▸ **Written request**: Each line below that contains "materials" counts once; report the total and nothing more.

▸ **Dataset content**:

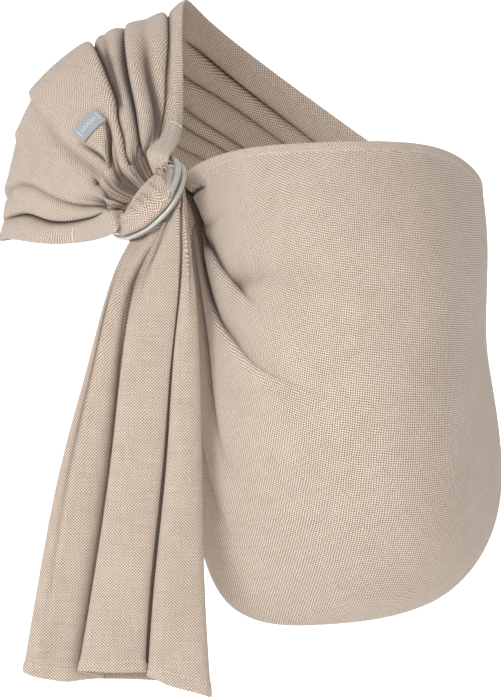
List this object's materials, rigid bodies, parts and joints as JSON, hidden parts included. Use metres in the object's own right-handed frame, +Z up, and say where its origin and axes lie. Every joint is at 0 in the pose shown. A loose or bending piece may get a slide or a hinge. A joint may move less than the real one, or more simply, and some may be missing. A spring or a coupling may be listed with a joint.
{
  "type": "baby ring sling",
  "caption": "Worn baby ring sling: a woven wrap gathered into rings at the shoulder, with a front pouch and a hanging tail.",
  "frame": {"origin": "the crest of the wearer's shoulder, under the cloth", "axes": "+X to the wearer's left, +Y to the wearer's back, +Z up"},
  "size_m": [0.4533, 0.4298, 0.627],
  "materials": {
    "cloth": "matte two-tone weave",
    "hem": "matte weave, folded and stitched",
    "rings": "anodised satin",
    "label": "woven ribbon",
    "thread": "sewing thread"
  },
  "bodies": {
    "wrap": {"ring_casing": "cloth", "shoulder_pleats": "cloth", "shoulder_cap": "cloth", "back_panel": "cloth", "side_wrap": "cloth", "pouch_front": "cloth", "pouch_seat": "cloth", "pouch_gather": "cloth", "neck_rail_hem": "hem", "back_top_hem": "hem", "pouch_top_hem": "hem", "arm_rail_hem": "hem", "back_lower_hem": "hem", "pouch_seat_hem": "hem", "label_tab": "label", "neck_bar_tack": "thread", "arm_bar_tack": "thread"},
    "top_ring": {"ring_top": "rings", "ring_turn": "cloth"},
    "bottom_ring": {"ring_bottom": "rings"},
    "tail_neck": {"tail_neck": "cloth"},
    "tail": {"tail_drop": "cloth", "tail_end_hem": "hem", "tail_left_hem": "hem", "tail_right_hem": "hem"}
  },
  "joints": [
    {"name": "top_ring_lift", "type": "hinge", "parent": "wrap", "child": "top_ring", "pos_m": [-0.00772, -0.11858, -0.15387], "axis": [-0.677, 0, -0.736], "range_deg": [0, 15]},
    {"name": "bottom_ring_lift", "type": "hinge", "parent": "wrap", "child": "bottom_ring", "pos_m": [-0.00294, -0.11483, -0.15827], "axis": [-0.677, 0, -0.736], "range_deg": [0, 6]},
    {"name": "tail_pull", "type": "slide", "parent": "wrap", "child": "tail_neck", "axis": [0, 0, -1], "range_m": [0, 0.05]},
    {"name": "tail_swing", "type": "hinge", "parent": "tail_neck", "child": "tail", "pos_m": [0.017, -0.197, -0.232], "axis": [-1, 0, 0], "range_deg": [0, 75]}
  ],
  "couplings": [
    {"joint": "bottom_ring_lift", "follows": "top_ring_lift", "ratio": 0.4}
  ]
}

▸ **Finished answer**: 2